The Justice Department's rejoinder is to note that the sole purpose of antitrust law is to protect consumers, so it makes no sense to bless practices that provide a dollar's worth of benefits today but, by stamping out competition, drive prices up by $1,000 tomorrow.

The Justice Department will ask the court to at least insist that monopolists use the least exclusionary means possible to achieve whatever services they provide customers.

Experts agree that the courts will subject Microsoft's restrictive contracts with Internet companies to a balancing test. But exactly how the court will decide whether consumers are helped or hurt is up for grabs. A balancing test would have the courts weigh the immediate benefits to consumers of one-click access to Internet sites and of features of a bundled Windows-Explorer package versus the harm over time of diminished competition in the markets for browsers and operating systems.

But a test that makes good sense in theory can prove fiendishly difficult to use in practice. "Balancing tests are impossibly difficult and arbitrary," said Rep. Thomas Campbell, R-Calif., who is a former law professor at Stanford University. "The practical effect of balancing is to hand defendants like Microsoft almost certain victory."

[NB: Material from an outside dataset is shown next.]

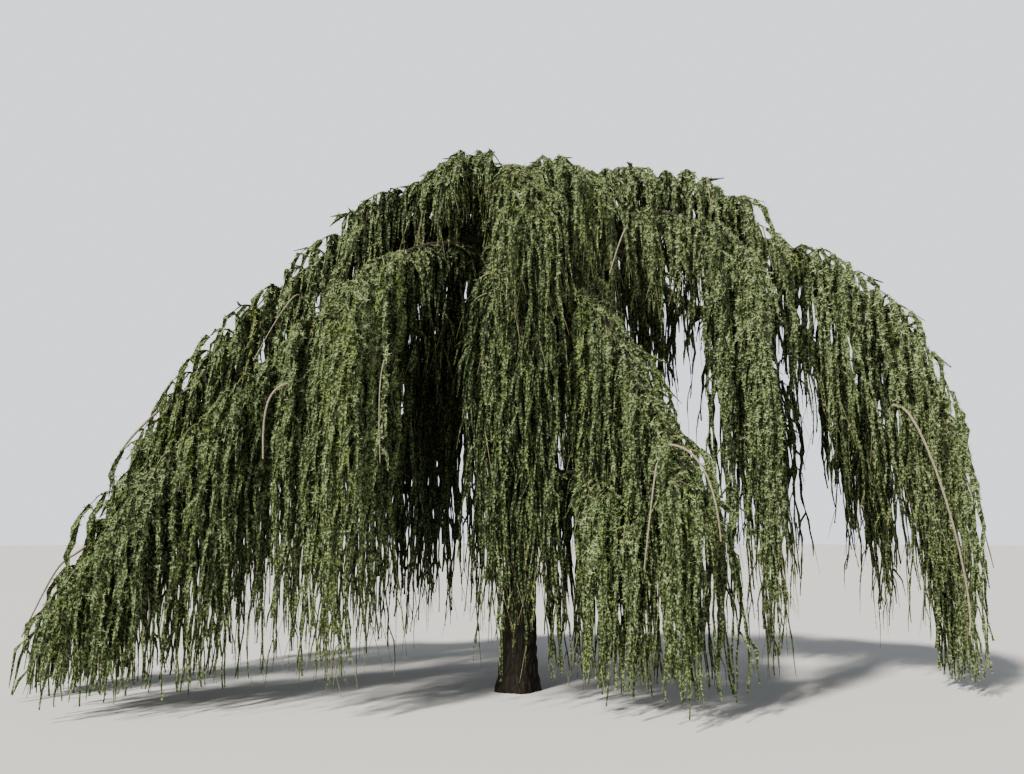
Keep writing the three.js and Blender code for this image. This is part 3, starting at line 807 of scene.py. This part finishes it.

Microsoft argues -- and many antitrust experts agree -- that the courts have in fact gravitated away from a balancing test toward a simpler "predation" test for exclusionary contracts. Under this standard, a contract is illegal only if it is intended to drive out competition and thus to pave the way for a monopolist to raise prices later. Microsoft will have an easier time defending itself against a charge of predation, which amounts to victimizing its customers, than it would defending itself against a charge that its bundled product does consumers slightly more harm than good.

The antitrust record, says William Baxter, who headed the antitrust division under President Reagan, is littered with "contradictory, ambiguous and sometimes nonsensical" verdicts.

He and other legal experts agree that if nothing else, that record leaves plenty of legal leeway for the Supreme Court, should it hear the Microsoft case, to stiffen the spine of the antitrust law.